Many people know only one way of focusing on clutter, giving them only one way to talk back when clutter calls. You gain flexibility by knowing several ways to focus on clutter. Below, I present a brief roundup of five different ways to talk back to clutter. That gives you a range of strategies to choose from. To maximize mental coherence you probably want to pick just one way of focusing in any given moment. Switch to a different approach when your efforts get stale or your priorities change.
The ultimate in clutter-busting is to focus on your space and rearrange it until you have cleared the clutter out of the space. When you are clearing, you start at a specific place and look at the first objects you find there. As you find clutter, you focus on it just long enough to take it where it properly belongs, whether that is a designated storage spot or the trash. Then you return to the same spot and look for the next item. When you can approach clutter with a clearing strategy, there is no faster way to make visible progress.
The reward for focusing on the clutter in one specific place for a period of time is a clean, usable space. Suzanne spent an hour yesterday clearing clutter that had accumulated on and around an organ bench over a period of years. When she was finished, she wiped it off and sent the photo you see below. It is a bench you can sit on again! The organ still doesn’t quite work, she says, but that is a problem for another day.

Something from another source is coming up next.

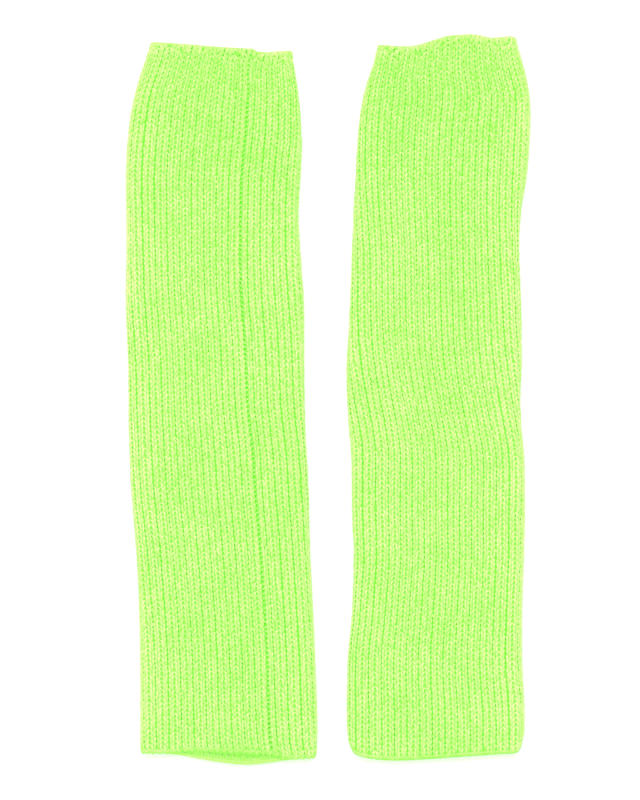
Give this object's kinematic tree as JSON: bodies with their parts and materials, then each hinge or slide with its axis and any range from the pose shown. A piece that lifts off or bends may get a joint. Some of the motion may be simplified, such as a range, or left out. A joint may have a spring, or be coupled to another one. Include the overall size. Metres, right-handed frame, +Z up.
{
  "type": "pair of leg warmers",
  "caption": "Pair of chunky rib-knit leg warmers laid flat side by side, each a long open tube drawn in at its upper edge and seamed along its length.",
  "frame": {"origin": "on the surface that the pair lies on, under the middle of the pair", "axes": "+Y along the legs towards the drawn-in upper edges, +X from the left leg warmer to the right one, +Z up from the surface"},
  "size_m": [0.2276, 0.4113, 0.0092],
  "materials": {
    "yarn": "chunky rib knit in soft, slightly fuzzy fluorescent yellow-green acrylic yarn, matt"
  },
  "bodies": {
    "root": {"left_leg_warmer": "yarn", "right_leg_warmer": "yarn"}
  },
  "joints": []
}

Searching might not be the first strategy that comes to mind when you think of clutter-busting, but I’ve found that in the right moments, looking for something specific that I’ve misplaced brings a powerful level of determination and sense of certainty to clutter. If I’ve misplaced my wallet, to cite a real-life example from many years ago, the thought in my head is that I’ll clean the entire house if that’s what it takes to find it. In practice, I’ll find what I’m looking for after going through just one tenth of the house, but still, what other state of mind will prompt you to clean up that much of the house in one continuous effort?
This is a story that happens every day during the March of Trash. Yesterday Mia was sure she had vacuum cleaner bags. She spent an hour looking for them. In the end she found them in a closet. Finding the vacuum cleaner bags was important in itself, but just as consequential was the way she threw away or put away 50 to 100 other things she found along the way during her search.
Mismatching is one of the root mental strategies, used in a wide range of domains. In clutter, it may imply picking out the objects that don’t fit the energy you have in mind for the space they are in. When you are first starting out, mismatching may just mean throwing away things that have negative energy. These are things that feel good to throw away, even if you hesitate when you first consider the decision.
Mismatching is a game of “find the one that doesn’t fit.” It can be based on questions such as these:
- Which possessions don’t fit the kind of person I am?
- What clothing doesn’t fit?
- Which possessions aren’t up to the standards of quality or style that I apply to my possessions?
- What food in the refrigerator would I never eat, no matter how hungry I got?
- What equipment works so poorly that it’s not practical to keep?
- What possessions do I have that I am not likely to ever use again?
If mismatching is a key mental strategy, then so is matching. Matching clutter involves putting like items together. Maybe you would collect all the dirty laundry or fill a bag with all the unread magazines you can find. With this approach you are focusing on the stuff and scanning your entire space to find stuff that belongs to a specific category. It’s a quick way to increase the organization or internal logic of your stuff. It is a good strategy to employ if clutter-busting has made you feel just slightly restless, or if you just feel like walking around and looking at everything.
People trained in organizing often jump to this strategy first, but sometimes that can be a mistake. You don’t want to spend time pulling together things that you know you’re just going to throw away — unless, of course, you’re collecting them in a trash bag.
After you put a category together, you see how much you have, and the scale of it often comes as a surprise. If category holds more than you can use in a practical sense, shrink the category by picking the best ones to keep or the worst ones to get rid of.
When I put my shoes together last week I found I had 21 pairs of athletic shoes. I knew I had a lot, but surely this was one pair too many. It wasn’t hard to pick out a pair of shoes to throw away. The shoes you see below were running shoes that were too worn out to wear while running and too muddy to wear in polite company. Maybe they weren’t absolutely exhausted but they weren’t worth keeping either.